A number of medicines have been used for children and to treat infant reflux...
Although these seem gentle, those available in liquid form today usually rely on magnesium or aluminum. These silvery metals could cause diarrhea or constipation in babies, and their long-term effects are not well understood. If it is absolutely necessary to use one of these, choose magnesium over aluminum.
H2RA’s (H2-Receptor Antagonists) decrease acid production in the stomach. They do not decrease the reflux itself, but make the refluxed liquid less acidic so it is less likely to cause irritation. The H2RA’s commonly used in children include cimetidine (Tagamet), famotidine (Pepcid), nizatidine (Axid) and ranitidine (Zantac). Tagamet is not approved by the FDA for children under 16 and Axid is not approved by the FDA for children under 12. Pepcid and Zantac are now approved for children, even infants. Zantac is a strong drug and has brought relief to many babies. It is well tolerated by most children. Headaches, sometimes severe, are the most commonly reported side effects in those old enough to describe them. The most serious side effects, heart rhythm abnormalities, can be caused by any medicine in this class – but they are quite rare. Because there has been a lot of experience with these medications, they are usually the first to be used for infant reflux.
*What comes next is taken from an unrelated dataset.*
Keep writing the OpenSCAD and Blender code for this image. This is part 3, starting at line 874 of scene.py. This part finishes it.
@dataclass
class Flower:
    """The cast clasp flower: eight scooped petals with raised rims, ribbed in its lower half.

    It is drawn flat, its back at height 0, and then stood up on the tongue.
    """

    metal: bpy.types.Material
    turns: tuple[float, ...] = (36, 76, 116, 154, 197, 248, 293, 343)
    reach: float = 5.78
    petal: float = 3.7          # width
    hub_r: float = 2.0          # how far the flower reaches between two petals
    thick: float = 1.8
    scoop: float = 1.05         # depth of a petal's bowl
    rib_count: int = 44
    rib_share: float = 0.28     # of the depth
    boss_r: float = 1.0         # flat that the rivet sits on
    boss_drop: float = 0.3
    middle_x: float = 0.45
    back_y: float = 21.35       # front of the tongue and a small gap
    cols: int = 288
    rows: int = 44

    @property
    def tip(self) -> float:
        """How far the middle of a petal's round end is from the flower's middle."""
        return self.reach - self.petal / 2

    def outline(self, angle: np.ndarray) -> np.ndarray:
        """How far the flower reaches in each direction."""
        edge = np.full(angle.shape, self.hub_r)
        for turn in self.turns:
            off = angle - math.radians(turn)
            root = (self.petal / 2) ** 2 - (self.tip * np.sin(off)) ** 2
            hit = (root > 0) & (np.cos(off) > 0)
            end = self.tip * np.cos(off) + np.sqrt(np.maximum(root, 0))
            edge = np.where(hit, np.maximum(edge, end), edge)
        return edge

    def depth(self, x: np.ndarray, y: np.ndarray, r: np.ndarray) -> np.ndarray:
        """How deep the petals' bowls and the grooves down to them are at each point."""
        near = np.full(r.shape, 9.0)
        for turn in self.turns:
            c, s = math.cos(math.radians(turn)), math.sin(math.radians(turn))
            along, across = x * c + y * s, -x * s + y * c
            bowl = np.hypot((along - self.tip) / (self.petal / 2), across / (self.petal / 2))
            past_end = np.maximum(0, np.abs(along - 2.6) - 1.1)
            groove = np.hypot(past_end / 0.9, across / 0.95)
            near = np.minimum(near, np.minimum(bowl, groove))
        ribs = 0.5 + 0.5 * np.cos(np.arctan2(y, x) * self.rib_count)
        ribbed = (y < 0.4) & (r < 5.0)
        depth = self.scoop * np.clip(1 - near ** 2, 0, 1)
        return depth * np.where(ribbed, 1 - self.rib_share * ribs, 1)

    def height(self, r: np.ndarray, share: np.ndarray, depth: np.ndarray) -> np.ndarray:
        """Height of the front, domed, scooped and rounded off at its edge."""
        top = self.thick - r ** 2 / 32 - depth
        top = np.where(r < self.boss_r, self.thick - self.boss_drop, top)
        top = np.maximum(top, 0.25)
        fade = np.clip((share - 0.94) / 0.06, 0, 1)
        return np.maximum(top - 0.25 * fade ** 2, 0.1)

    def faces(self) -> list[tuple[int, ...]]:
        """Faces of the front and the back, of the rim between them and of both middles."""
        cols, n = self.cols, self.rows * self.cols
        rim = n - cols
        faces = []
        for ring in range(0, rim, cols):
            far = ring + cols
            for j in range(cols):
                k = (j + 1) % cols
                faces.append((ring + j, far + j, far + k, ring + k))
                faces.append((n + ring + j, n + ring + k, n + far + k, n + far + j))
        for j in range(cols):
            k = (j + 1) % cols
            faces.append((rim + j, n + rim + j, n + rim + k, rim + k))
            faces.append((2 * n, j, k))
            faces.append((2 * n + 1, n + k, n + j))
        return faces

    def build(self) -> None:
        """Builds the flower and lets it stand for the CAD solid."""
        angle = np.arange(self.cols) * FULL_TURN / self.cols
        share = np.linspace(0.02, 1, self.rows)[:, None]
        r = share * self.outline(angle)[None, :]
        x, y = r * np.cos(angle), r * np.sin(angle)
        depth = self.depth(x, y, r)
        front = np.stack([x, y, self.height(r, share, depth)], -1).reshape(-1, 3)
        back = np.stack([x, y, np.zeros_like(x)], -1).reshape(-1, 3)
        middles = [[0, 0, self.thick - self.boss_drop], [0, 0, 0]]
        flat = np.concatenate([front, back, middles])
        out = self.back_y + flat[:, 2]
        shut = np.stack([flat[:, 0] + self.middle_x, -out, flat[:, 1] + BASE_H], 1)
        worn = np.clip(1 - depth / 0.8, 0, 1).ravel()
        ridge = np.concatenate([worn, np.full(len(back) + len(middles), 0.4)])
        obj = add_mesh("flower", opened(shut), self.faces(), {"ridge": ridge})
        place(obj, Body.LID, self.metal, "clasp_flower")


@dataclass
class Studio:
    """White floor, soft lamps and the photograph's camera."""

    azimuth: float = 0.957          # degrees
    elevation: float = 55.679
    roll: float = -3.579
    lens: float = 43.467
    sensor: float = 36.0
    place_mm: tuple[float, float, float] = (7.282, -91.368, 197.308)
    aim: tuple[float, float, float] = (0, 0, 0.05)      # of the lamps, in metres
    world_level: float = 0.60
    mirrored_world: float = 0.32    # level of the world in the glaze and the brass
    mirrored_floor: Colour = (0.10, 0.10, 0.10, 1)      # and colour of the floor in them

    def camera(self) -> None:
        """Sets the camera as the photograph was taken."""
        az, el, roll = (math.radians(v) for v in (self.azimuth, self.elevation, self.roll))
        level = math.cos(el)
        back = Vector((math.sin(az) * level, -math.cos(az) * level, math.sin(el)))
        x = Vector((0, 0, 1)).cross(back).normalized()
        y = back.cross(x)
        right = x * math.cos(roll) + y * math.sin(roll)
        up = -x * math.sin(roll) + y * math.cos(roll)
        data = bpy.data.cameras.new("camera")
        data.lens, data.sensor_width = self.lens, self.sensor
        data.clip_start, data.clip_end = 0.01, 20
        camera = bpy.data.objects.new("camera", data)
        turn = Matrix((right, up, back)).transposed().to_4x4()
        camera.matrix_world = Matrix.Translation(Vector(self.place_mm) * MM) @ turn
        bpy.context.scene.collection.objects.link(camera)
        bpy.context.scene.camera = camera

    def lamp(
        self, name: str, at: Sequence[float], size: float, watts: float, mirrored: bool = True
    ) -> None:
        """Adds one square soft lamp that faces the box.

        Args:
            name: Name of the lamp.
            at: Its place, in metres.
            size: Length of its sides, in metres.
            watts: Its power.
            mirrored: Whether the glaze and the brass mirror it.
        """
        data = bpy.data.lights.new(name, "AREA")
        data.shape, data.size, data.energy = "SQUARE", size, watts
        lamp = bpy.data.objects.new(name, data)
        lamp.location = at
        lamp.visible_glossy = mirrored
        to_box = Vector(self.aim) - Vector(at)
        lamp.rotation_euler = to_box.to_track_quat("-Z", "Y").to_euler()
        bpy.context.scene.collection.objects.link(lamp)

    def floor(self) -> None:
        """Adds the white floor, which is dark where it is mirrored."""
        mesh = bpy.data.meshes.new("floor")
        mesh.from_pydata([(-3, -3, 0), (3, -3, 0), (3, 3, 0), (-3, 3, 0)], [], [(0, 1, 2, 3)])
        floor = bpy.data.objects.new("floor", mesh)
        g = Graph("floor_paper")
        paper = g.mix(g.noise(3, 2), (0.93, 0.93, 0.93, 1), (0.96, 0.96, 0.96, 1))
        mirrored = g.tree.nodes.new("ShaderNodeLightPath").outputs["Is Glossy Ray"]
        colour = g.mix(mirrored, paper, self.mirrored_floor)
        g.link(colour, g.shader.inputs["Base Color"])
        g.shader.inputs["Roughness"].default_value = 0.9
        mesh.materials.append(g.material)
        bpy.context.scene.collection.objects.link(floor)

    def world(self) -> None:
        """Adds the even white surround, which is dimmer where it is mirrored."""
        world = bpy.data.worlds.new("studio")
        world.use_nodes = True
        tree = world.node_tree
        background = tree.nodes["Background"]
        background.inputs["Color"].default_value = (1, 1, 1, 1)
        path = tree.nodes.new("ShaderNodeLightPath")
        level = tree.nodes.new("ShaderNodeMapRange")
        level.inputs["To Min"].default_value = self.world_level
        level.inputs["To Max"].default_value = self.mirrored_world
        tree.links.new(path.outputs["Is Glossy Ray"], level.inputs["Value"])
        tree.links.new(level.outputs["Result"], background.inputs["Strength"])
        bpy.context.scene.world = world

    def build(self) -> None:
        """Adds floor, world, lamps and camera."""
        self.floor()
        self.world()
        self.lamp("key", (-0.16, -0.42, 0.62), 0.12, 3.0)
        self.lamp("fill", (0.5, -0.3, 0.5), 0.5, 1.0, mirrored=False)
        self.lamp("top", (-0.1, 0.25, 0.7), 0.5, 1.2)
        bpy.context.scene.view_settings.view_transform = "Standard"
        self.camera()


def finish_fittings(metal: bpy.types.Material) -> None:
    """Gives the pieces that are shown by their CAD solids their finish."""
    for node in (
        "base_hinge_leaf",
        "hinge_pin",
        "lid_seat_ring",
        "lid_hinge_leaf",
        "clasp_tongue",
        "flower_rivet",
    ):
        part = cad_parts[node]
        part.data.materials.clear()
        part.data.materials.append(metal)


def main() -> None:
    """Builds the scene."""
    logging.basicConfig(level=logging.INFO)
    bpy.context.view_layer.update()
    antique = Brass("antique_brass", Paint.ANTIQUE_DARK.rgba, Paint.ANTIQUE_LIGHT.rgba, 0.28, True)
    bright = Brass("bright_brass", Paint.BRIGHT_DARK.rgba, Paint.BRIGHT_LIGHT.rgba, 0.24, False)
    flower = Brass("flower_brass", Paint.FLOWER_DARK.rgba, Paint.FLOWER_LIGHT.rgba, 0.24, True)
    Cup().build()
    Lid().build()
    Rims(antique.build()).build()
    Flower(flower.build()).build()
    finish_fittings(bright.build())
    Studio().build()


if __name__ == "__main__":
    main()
Proton pump inhibiters are more powerful at blocking acid production. Those commonly used in children include esomeprazole (Nexium ), lansoprazole (Prevacid), omeprazole (Prilosec), pantoprazole (Protonix), and rabeprazole (Aciphex).
Protonix, and Aciphex are not approved by the FDA for use in children. Nexium is not approved by the FDA for use under 12 years. Prevacid and Prilosec are newly approved by the FDA for use in children as young as 1 year old.
Prokinetic agents help speed along whatever is in the stomach, and to tighten the valve at the top of the stomach so acid is less likely to slosh up. Prokinetic medicines used in children include bethanechol (Urecholine), metoclopramide (Reglan), and the antibiotic erythromycin. Urecholine has not been approved by the FDA for use in children. Nor has Reglan been approved for use in children. in fact, caution is strongly recommended because of increased risk of neurological side effects in children. Erythromycin has been approved by the FDA for children, but not for treating reflux in them. Propulsid falls into this category, but thankfully is no longer used. It was extremely popular for several years, but when looked at carefully was found to have killed 80 people taking it!!!
Many of these drugs have not been approved by the FDA for use in children. "Safety and effectiveness in children have not been established." Do they really work? Are they really safe? We really don't know. Most of what we do know about both drugs has been learned from their use in adults. This does not mean that your physician was wrong to prescribe them. Pediatricians routinely use many drugs which are not FDA approved for a particular use or patient population. Often, this is because the drugs have never been systematically studied in children, not because they are known to be especially dangerous to children.
The human body is amazing. Even as we consider the options for treating reflux, your baby is already busy doing the real work. Silently, the muscles mature and coordinate. The great majority of babies with infant reflux cure themselves, with nothing but a tincture of time and some thoughtful, gentle relief.